There are those that worshipped John the Baptist. Not as a saint, mind you, but as the Christ himself—the sect persisted for decades, apparently, until Jesus-centered Christianity finally shook some sense into them, or they all died out. They were just determined that John was the new saviour—the trick being, he was the one that baptized Jesus, so he was obviously more important. I wonder if any of those people ever woke up one morning and just thought they had gotten it all wrong, and what it did to them. It had to have broken them into many pieces.
So when people, myself included, insist on claiming the names and lives of others—mostly dead—and setting their jaw, determined that it means something, I’m fine with it. I live down the street from where Eudora Welty lived her whole life, and I buy my Budweiser where she bought her Old Milwaukee (although it’s a Winn-Dixie now, not a Jitney, but we still all call it the Jitney Fourteen). I saw her house referred to in a community newsletter as “the Crown Jewel of Belhaven,” and I was at once amazed and a little put-off. How arrogant! But if we are not to have pride in those few of us who transcend the dirt and the hate, what shall we have pride in?

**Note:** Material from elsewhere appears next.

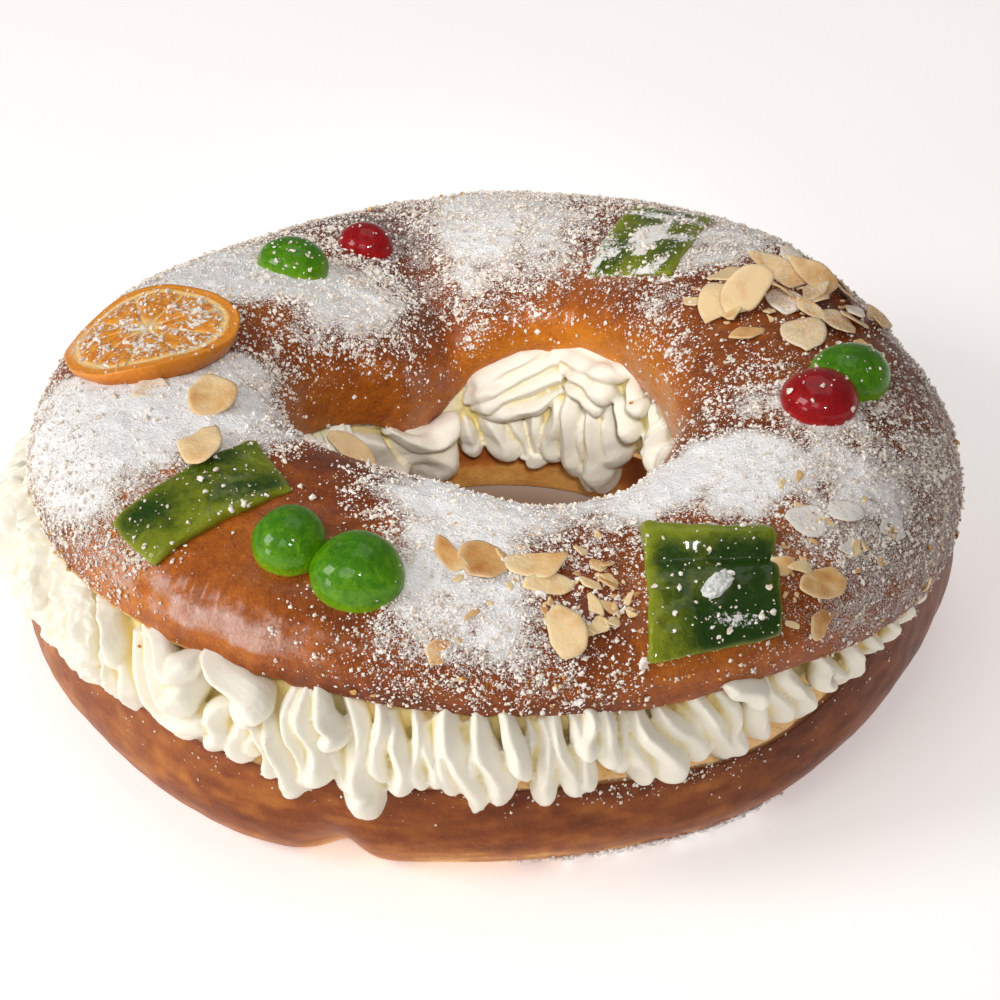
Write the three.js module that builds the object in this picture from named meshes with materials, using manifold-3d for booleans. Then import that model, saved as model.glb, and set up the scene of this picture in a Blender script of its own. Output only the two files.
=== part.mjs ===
// A king cake: a ring of glazed sweet bread, split and filled with piped whipped cream, and dressed
// with a dried orange slice, candied peel, candied cherries and flaked almonds.
// Millimetres, +Z up. The origin lies on the table under the middle of the ring; -Y is the front.

import * as THREE from 'three';
import { mergeVertices } from 'three/addons/utils/BufferGeometryUtils.js';
import Module from 'manifold-3d';

const wasm = await Module();
wasm.setup();

// Places on the ring go by the angle round it, in degrees, 0 at +X and 90 at the back, and on the
// crown by the place across it, from 0 at the outer side to 1 at the side towards the hole.
// A wave gives a size round the ring: a mean, harmonics [count, size, angle of the crest] and
// local swells [angle, half width, size].
const CROWN_OUTER = {
  mean: 139.2, harmonics: [[2, 6, 90], [3, 5.2, -30]], swells: [[42, 26, 4], [-6, 16, 2.5]],
};
const CROWN_INNER = {
  mean: 54.2, harmonics: [[1, 3.2, -69], [2, 4.8, 43], [3, 5.9, -42.5]], swells: [[-72, 26, 9]],
};
const CROWN_TOP = {
  mean: 87.2, harmonics: [[1, 6.8, -97], [2, 5.2, 12]], swells: [[-72, 28, -4], [45, 25, 2], [156, 18, 4.5]],
};
const CROWN_FOOT_OUTER = {
  mean: 57.5, harmonics: [[1, 9, -150]], swells: [[-55, 16, 3], [120, 30, -6], [-90, 25, -1.5]],
};
const CROWN_FOOT_INNER = {
  mean: 54, harmonics: [[1, 4, 0]], swells: [[118, 26, -14], [-165, 40, 9]],
};
const CROWN_LEAN = -2.6;
const CROWN_UNDERCUT = 0.25;
const CROWN_SIDE_POWER = 0.85;
const CROWN_HEIGHT_POWER = 0.9;
const CROWN_STEPS = { around: 60, over: 13, under: 2 };

// Swells and creases of the dough: place, half widths (degrees and share of the way across), height,
// and how far the crease drifts round the ring from one side of the crown to the other.
const CROWN_RELIEF = [
  { angle: 106, across: 0.78, wide: 6, deep: 0.26, height: -5, drift: -22 },
  { angle: 68, across: 0.86, wide: 4, deep: 0.2, height: -3, drift: -5 },
  { angle: 137, across: 0.84, wide: 20, deep: 0.2, height: 3.5, drift: 0 },
  { angle: 87, across: 0.74, wide: 10, deep: 0.26, height: 2, drift: 0 },
  { angle: 42, across: 0.8, wide: 18, deep: 0.24, height: 1.5, drift: 0 },
  { angle: -118, across: 0.17, wide: 12, deep: 0.12, height: 2.5, drift: 0 },
  { angle: -133, across: 0.38, wide: 8, deep: 0.22, height: -1.5, drift: 0 },
  { angle: -62, across: 0.28, wide: 9, deep: 0.2, height: -1.2, drift: 0 },
];

const BASE_OUTER = {
  mean: 137.5, harmonics: [],
  swells: [[180, 35, 2], [-120, 16, 4.5], [-75, 28, -3.5], [-38, 18, -5], [-18, 12, -2.5]],
};
const BASE_RIM = {
  mean: 27.3, harmonics: [[1, 4, -100]], swells: [[-130, 30, 4], [-12, 27, 19], [-55, 12, -3]],
};
const BASE_TUCK = { mean: 13, harmonics: [], swells: [[-20, 35, 9]] };
const BASE_INNER = { mean: 61.5, harmonics: [[2, 1.5, 20], [3, 1, 80]], swells: [] };
const BASE_INNER_RIM = { mean: 22, harmonics: [[1, 2, -60]], swells: [[10, 40, 6]] };
const BASE_BELLY = 2.5;
const BASE_ROUND_SHARE = 0.6;
const BASE_INNER_ROUND = 5;
const BASE_STEPS = { around: 60, outside: 6, top: 2, inside: 3, bottom: 1 };
const BASE_CLEFT = { angle: -108.4, wide: 3.2, share: 0.1, tall: 0.4, depth: 8 };

// Where the middle of the hole lies, so that the whole cake is centred on the origin.
const RING_MIDDLE = { x: 2.9, y: -4.5 };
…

What if there is a new Elvis? I don’t mean one of those fake pop idols that they also compare to Elvis—like comparing water to burgundy wine—but a real for-sure new artform jammed tight into bones and muscles and blood and skin, stuttering into our new century. What if some other God-blasted place steals our thunder? Nebraska, say, or Wyoming? What will we do then?
Was John ever envious of Jesus?
I hope that we have picked Jesus over John.